Disclaimer:  The bare bones outline for this idea has been sitting in my inbox since December 15, 2009, which means I don’t remember 100% if this is entirely my idea or is based on something someone else wrote.  If this looks familiar to you, please let me know so I can give credit where its due.

Friday, October 22, 2010

A Riddle

Using the clues in this description try to figure out which game my friend is playing:

My friend Harvey is the type that only plays one game at a time, and the one he's playing now he plays almost as much as he can every day.
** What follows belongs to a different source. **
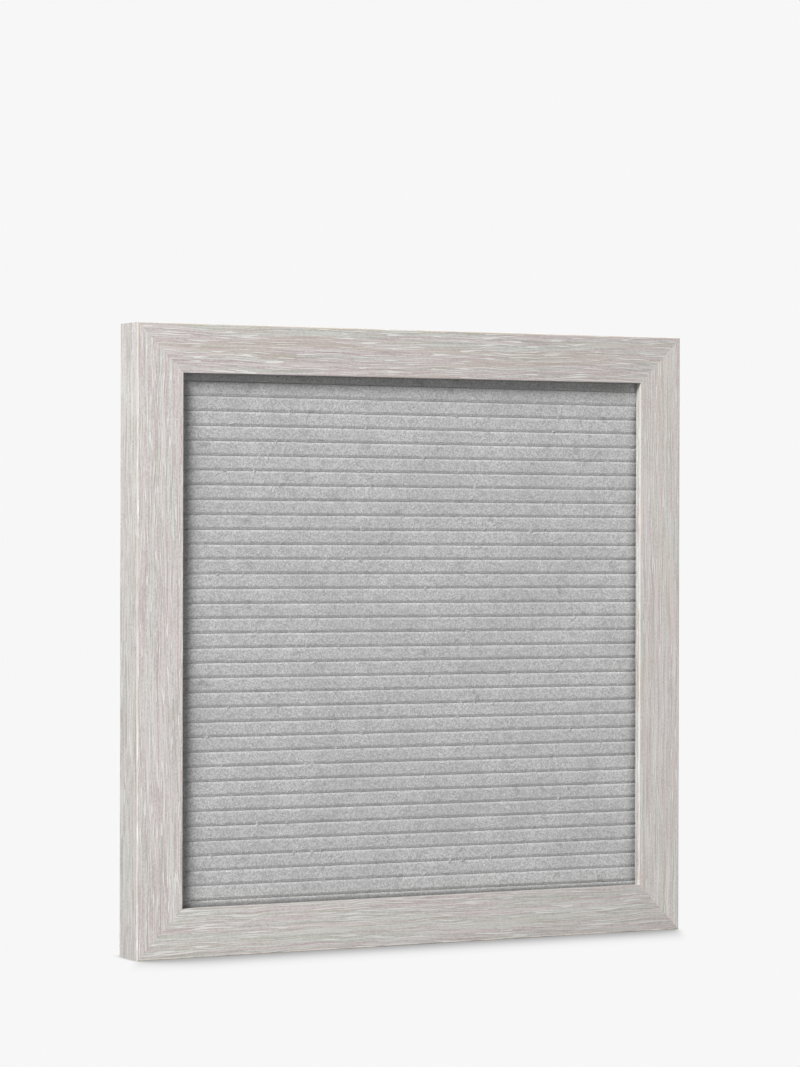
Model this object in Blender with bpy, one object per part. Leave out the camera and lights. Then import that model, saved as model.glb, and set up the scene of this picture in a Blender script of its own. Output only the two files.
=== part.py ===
"""A square letter board: four mitred wooden rails around a grooved felt panel.

X runs to the right, Y from the front to the back, Z up. The origin is the
middle of the frame's underside, half way through its depth. Sizes are metres.
"""

import math

import bmesh
import bpy
from mathutils import Vector

# The outside of the frame
FRAME_WIDTH = 0.254
FRAME_HEIGHT = 0.254
FRAME_DEPTH = 0.0176

# The section that all four rails share
RAIL_FACE = 0.0198
LIP_THICKNESS = 0.0036
RABBET_WIDTH = 0.006
FRONT_ARRIS = 0.0007
BACK_ARRIS = 0.0004
ARRIS_STEPS = 3

# What two pieces that touch keep between them
GAP = 0.0003

# The felt panel, which hangs a little lower at its right end
PANEL_THICKNESS = 0.005
PANEL_DROOP = 0.0005
GROOVE_PITCH = 0.00597
GROOVE_WIDTH = 0.0006
GROOVE_DEPTH = 0.003
RIDGE_ROUND = 0.0005
RIDGE_STEPS = 2

# The board behind the felt panel
BACKING_THICKNESS = 0.003
BACKING_CLEARANCE = 0.0005

# The steel points that hold the backing in the rabbet
POINTS_PER_SIDE = 2
POINT_WIDTH = 0.006
POINT_THICKNESS = 0.0005
POINT_BITE = 0.005
POINT_REACH = 0.008
POINT_TIP = 0.0025

# The V-shaped nails that pull each mitre together from behind
V_NAILS_PER_CORNER = 2
V_NAIL_LEG = 0.0042
V_NAIL_THICKNESS = 0.0004
V_NAIL_DEPTH = 0.008
V_NAIL_SINK = 0.0003
V_NAIL_EDGE = 0.0018

# The sawtooth hanger on the back of the top rail
HANGER_LENGTH = 0.045
HANGER_WIDTH = 0.009
HANGER_THICKNESS = 0.0007
HANGER_FOOT = 0.008
HANGER_RAMP = 0.002
HANGER_RISE = 0.0015
TOOTH_PITCH = 0.0025
TOOTH_DEPTH = 0.0015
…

Most people consider this game too easy, but others would argue that the very ease and simplicity of gameplay is why its so popular and has millions of players worldwide.  When he receives instructions for a task in the game, any superfluous details or context either confuses him or is ignored completely, thus he prefers only the most basic instructions so he doesn't waste time and can get on with the game.  These tasks usually involve doing a very basic action again and again, and even when he completes a task he is willing to take up the same type of task again and again and again just so he can maximize his rewards and minimize downtime.

Harvey doesn't mind PUGs, but he prefers to group with those he's more familiar with.  He judges people by oversimplified factors and doesn't even consider their intrinsic skill or experience.  He enjoys grouping but in the end he isn't doing it for anyone but himself, and is only willing to cooperate when its in his best interest.  If it comes down to it he will shout at even his best friend over a contested reward.
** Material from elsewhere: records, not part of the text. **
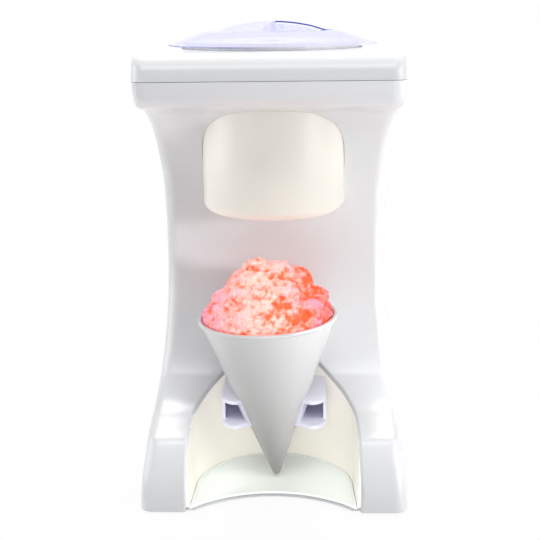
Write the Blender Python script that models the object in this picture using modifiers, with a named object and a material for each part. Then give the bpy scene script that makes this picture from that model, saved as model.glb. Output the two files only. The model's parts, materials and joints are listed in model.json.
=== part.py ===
"""Electric snow cone machine with a press-down lid, built as separate pieces.

Metres, +Z up, the front faces -Y. The origin is the middle of the footprint on the table.
"""

import math

import bmesh
import bpy
import numpy as np
from mathutils import Matrix, Vector

# Clearances
FIT = 0.0003  # gap kept between two seated pieces
RUN = 0.0003  # radial gap of a shaft in its bore
BACKLASH = 0.00018  # taken off each gear tooth flank
EPS = 0.002  # how far a cutter passes the face it cuts
PAST = 0.01  # how far the alcove's plan runs past the front plane
REACH = 0.4  # half size of a cutter that passes the whole object

# Housing
WALL = 0.0026
HEIGHT_FEET = 0.0012  # rubber feet below the housing
SEAM_Z = 0.2874  # split between housing and top cover
COVER_TOP_Z = SEAM_Z + 0.0166
FRONT_Y = -0.107
BACK_Y = 0.107
WAIST_FRONT_Y = -0.005
WAIST_BACK_Y = 0.084
TOP_BACK_Y = 0.092
TOP_HALF_WIDTH = 0.0845
WAIST_HALF_WIDTH = 0.0793
FOOT_HALF_WIDTH = 0.0905
CORNER_R = 0.009
COVER_EDGE_R = 0.0035  # side edges of the top cover
SPLIT_Y = 0.030  # plane where front and rear housing meet
VENT_ROWS = 7
VENT_HALF_WIDTH = 0.028
VENT_H = 0.004
VENT_STEP = 0.009
VENT_LOW_Z = 0.085
GLAND_R = 0.0065
GLAND_BORE_R = 0.0035
GLAND_FLANGE = 0.003  # how far the gland's head passes its neck, and its thickness
GLAND_L = 0.016
GLAND_X = 0.045
GLAND_Z = 0.055
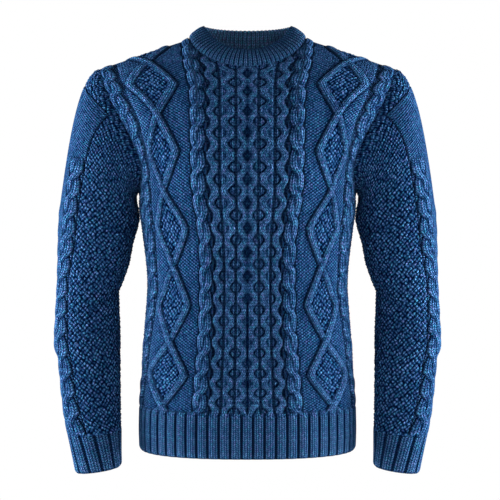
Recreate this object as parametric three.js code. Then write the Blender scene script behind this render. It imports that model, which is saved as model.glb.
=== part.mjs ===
// A fisherman sweater, worn and hollow: front and back panels, two set-in sleeves, and the
// ribbed hem, cuffs and neckband, each a knitted wall with the shape that the garment has on
// a general figure. Millimetres, +Z up. The front faces -Y, and the wearer's left is +X.
// The origin lies between the shoulders at the height of the side neck points, where the
// wearer carries the garment.
import * as THREE from 'three';

// ---- Driving sizes -------------------------------------------------------------------

const WALL = 3.6; // knitted cloth, its low stitches
const BAND_WALL = 6.4; // neckband, knitted double and folded over
const SEAM_GAP = 0.3; // clearance between two pieces at their seam

const UNDERARM_Z = -262;
const HEM_TOP_Z = -621; // the hem's ribs end here
const NECK_HALF = 97; // side neck point, from the centre line
const SHOULDER_HALF = 248; // shoulder tip, from the centre line
const SHOULDER_SLOPE = 0.352; // fall of the shoulder seam for each millimetre outward
const SHOULDER_ROUND = 50; // softens the shoulder slope across the neck
const FRONT_NECK_DROP = 60; // the front neckline's lowest point, under the side neck points
const BACK_NECK_DROP = 11;
const ARMHOLE_DEEP = 66; // front or back of the armhole, from the side seam's plane
const BACK_EASE = 5; // the back is this much wider between its armholes, on each side

// Level rings of the body: height, half-width, and how far front and back stand from the
// side seams' plane.
const BODY = [
  { z: -687, half: 180.5, front: 129, back: 125 },
  { z: -655, half: 181.5, front: 129, back: 125 },
  { z: HEM_TOP_Z, half: 181, front: 128.5, back: 124 },
  { z: -574, half: 180, front: 126, back: 121 },
  { z: -524, half: 177.5, front: 124, back: 116 },
  { z: -474, half: 173.5, front: 123, back: 112 },
  { z: -423, half: 170, front: 124, back: 112 },
  { z: -373, half: 172, front: 127, back: 116 },
  { z: -322, half: 178.5, front: 131, back: 124 },
  { z: -290, half: 182, front: 133, back: 128 },
  { z: UNDERARM_Z, half: 183, front: 134, back: 130.5 },
];
const SECTION_POWER = 2.35; // 2 is an ellipse, more is squarer

// The armhole seam's distance from the centre line, by its share of the way up from the
// underarm to the shoulder tip.
const ARMHOLE = [
  { level: 0, half: 183 },
  { level: 0.06, half: 177 },
  { level: 0.14, half: 174 },
  { level: 0.22, half: 175.5 },
  { level: 0.32, half: 184.5 },
  { level: 0.45, half: 198 },
  { level: 0.65, half: 221 },
  { level: 0.84, half: 237.5 },
  { level: 1, half: SHOULDER_HALF },
];

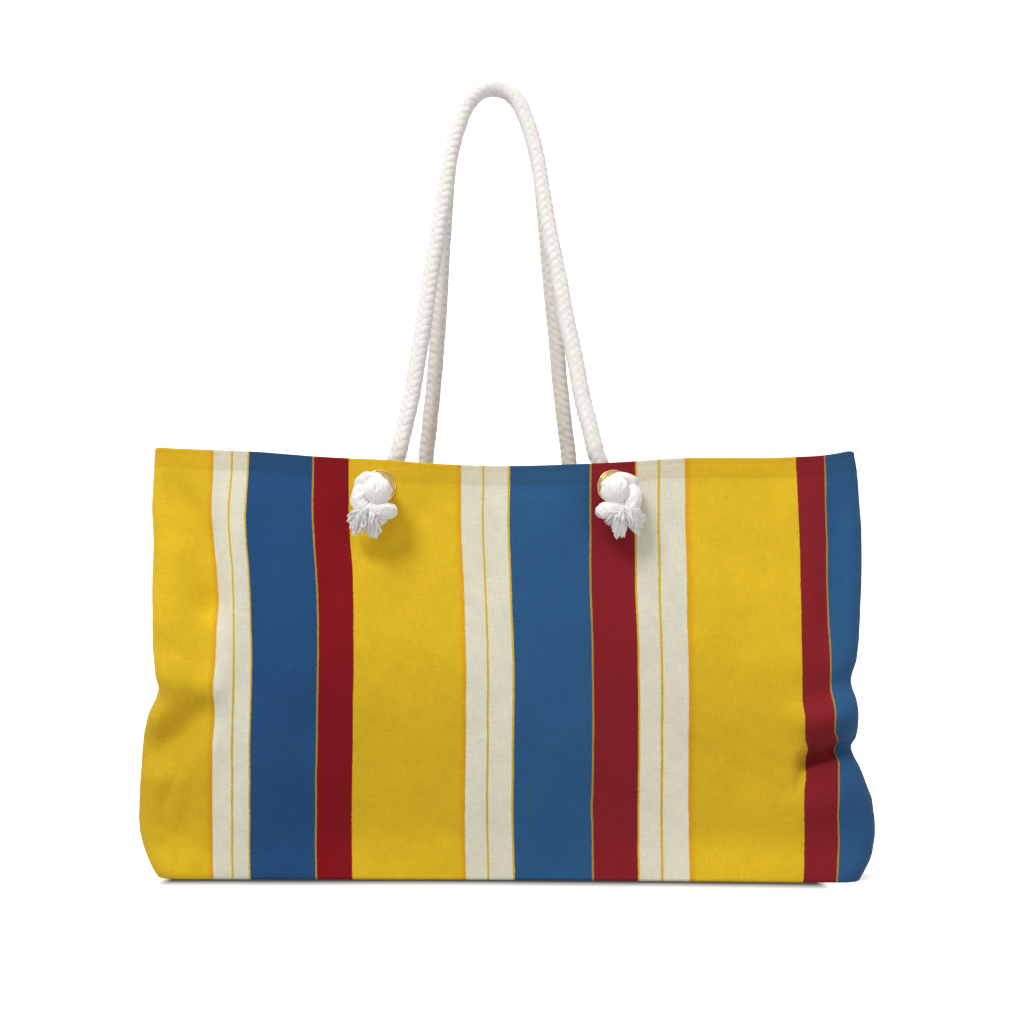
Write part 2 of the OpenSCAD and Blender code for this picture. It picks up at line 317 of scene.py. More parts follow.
area_light("key_light", (-2.6, -3.4, 4.7), (0, 0, 0.2), 2.2, 262)
area_light("fill_light", (2.4, -2.2, 1.2), (0, 0, 0.25), 1.8, 19.0)
area_light("top_light", (0.0, 0.2, 2.4), (0, 0, 0.0), 1.8, 25)
area_light("back_light", (0.8, 2.0, 1.4), (0, 0, 0.3), 1.6, 4)

# ---------------------------------------------------------------- the bag's shape, in millimetres

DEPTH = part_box("back_panel")[1][1] / MM
WELT_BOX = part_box("zip_welt")
ZIP_Z = (WELT_BOX[0][2] + WELT_BOX[1][2]) / 2 / MM
ZIP_L = (WELT_BOX[1][0] - WELT_BOX[0][0]) / MM - 14
ZIP_SLOT = (WELT_BOX[1][2] - WELT_BOX[0][2]) / MM - 12
GROMMET_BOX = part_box("front_right_grommet")
GROMMET_X = (GROMMET_BOX[0][0] + GROMMET_BOX[1][0]) / 2 / MM
GROMMET_Z = (GROMMET_BOX[0][2] + GROMMET_BOX[1][2]) / 2 / MM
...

Harvey enjoys the simple combat of the game even if he isn't particularly good at it, primarily because the punishment for losing a battle is minimal.  He isn't interested in any tradeskills, and when he does make something it usually ends up being a worthless piece of crap that he has no personal use for and couldn't sell for much if anything.  Since he is reward driven he focuses primarily on the task that yields the fastest rate of reward.

Despite usually being happy with the state of his game, if he believes that there isn't enough new gameplay being introduced or he isn't being entertained enough, he feels entitled to whine about it to everyone and anyone willing (or unwilling) to listen. 

Think you know which game it is?  Here are some curveballs before the answer:

He pays nothing to play this game, and still expects constant entertainment.

There are no levels, but he does gain experience.

He hasn't killed a single thing in the game.

So what is the game?  Do you know?

It's Fetch.  Harvey is my one year old puppy.

The only thing I cheated on was the capitalization of Pugs.

Our games are really that basic, and our game habits are really that simple.  Why hasn't our genre evolved yet?